[Mlir-commits] [mlir] 6b16683 - [mlir][Linalg] Improve comprehensive bufferization for scf.yield.
Nicolas Vasilache
llvmlistbot at llvm.org
Mon Jul 12 03:36:36 PDT 2021
Author: Nicolas Vasilache
Date: 2021-07-12T10:36:25Z
New Revision: 6b1668397fd33440847f5a82675c5b83c4137018
URL: https://github.com/llvm/llvm-project/commit/6b1668397fd33440847f5a82675c5b83c4137018
DIFF: https://github.com/llvm/llvm-project/commit/6b1668397fd33440847f5a82675c5b83c4137018.diff
LOG: [mlir][Linalg] Improve comprehensive bufferization for scf.yield.
Previously, comprehensive bufferization of scf.yield did not have enough information
to detect whether an enclosing scf::for bbargs would bufferize to a buffer equivalent
to that of the matching scf::yield operand.
As a consequence a separate sanity check step would be required to determine whether
bufferization occured properly.
This late check would miss the case of calling a function in an loop.
Instead, we now pass and update aliasInfo during bufferization and it is possible to
imrpove bufferization of scf::yield and drop that post-pass check.
Add an example use case that was failing previously.

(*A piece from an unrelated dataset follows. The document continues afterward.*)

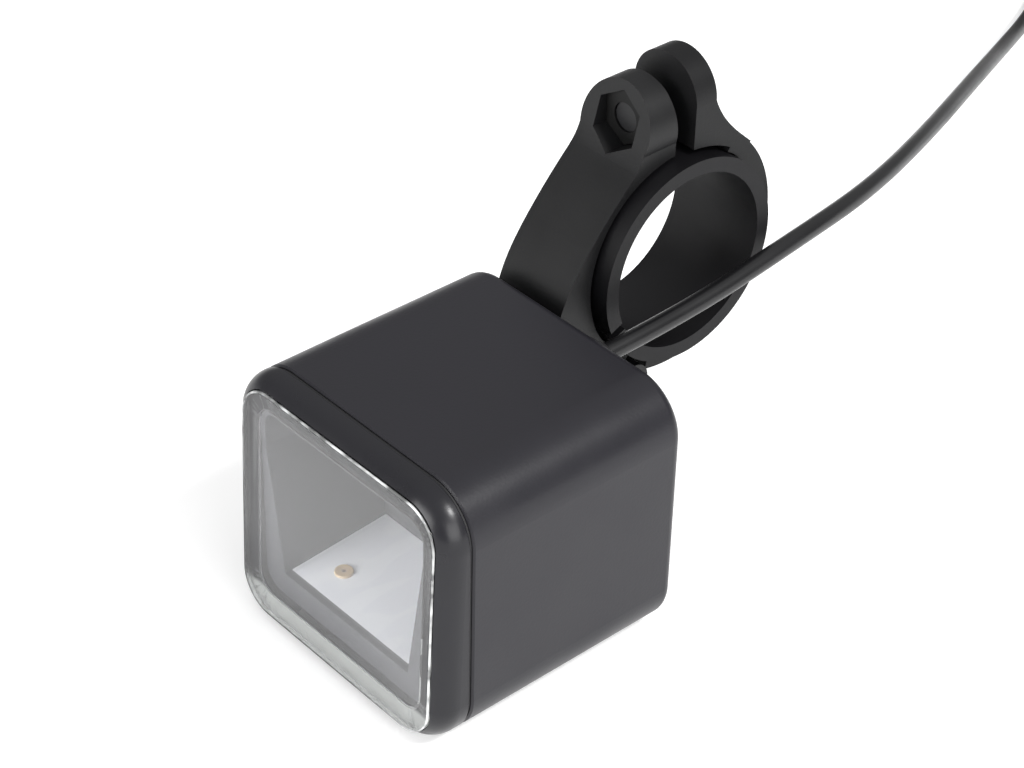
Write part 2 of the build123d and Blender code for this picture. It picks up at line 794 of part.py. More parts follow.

This slightly modifies the error conditions, which are also updated as part of this
revision.
Differential Revision: https://reviews.llvm.org/D105803
Added:
Modified:
mlir/lib/Dialect/Linalg/Transforms/ComprehensiveBufferize.cpp
mlir/test/Dialect/Linalg/comprehensive-module-bufferize-invalid.mlir
Removed:
################################################################################
diff --git a/mlir/lib/Dialect/Linalg/Transforms/ComprehensiveBufferize.cpp b/mlir/lib/Dialect/Linalg/Transforms/ComprehensiveBufferize.cpp
index 8c37bebe10003..be39eec14a993 100644
--- a/mlir/lib/Dialect/Linalg/Transforms/ComprehensiveBufferize.cpp
+++ b/mlir/lib/Dialect/Linalg/Transforms/ComprehensiveBufferize.cpp
@@ -2075,14 +2075,24 @@ static LogicalResult bufferize(OpBuilder &b, scf::YieldOp yieldOp,
auto tensorType = operand.get().getType().dyn_cast<TensorType>();
if (!tensorType)
continue;
+
OpOperand &forOperand = forOp.getOpOperandForResult(
forOp->getResult(operand.getOperandNumber()));
auto bbArg = forOp.getRegionIterArgForOpOperand(forOperand);
- if (getInPlace(bbArg) == InPlaceSpec::True)
- operand.set(bbArg);
- else
- operand.set(
- b.create<memref::TensorLoadOp>(yieldOp.getLoc(), lookup(bvm, bbArg)));
+ Value yieldedBuffer = lookup(bvm, operand.get());
+ Value bbArgBuffer = lookup(bvm, bbArg);
+ if (!aliasInfo.areEquivalentBufferizedValues(yieldedBuffer, bbArgBuffer)) {
+ // TODO: this could get resolved with copies but it can also turn into
+ // swaps so we need to be careful about order of copies.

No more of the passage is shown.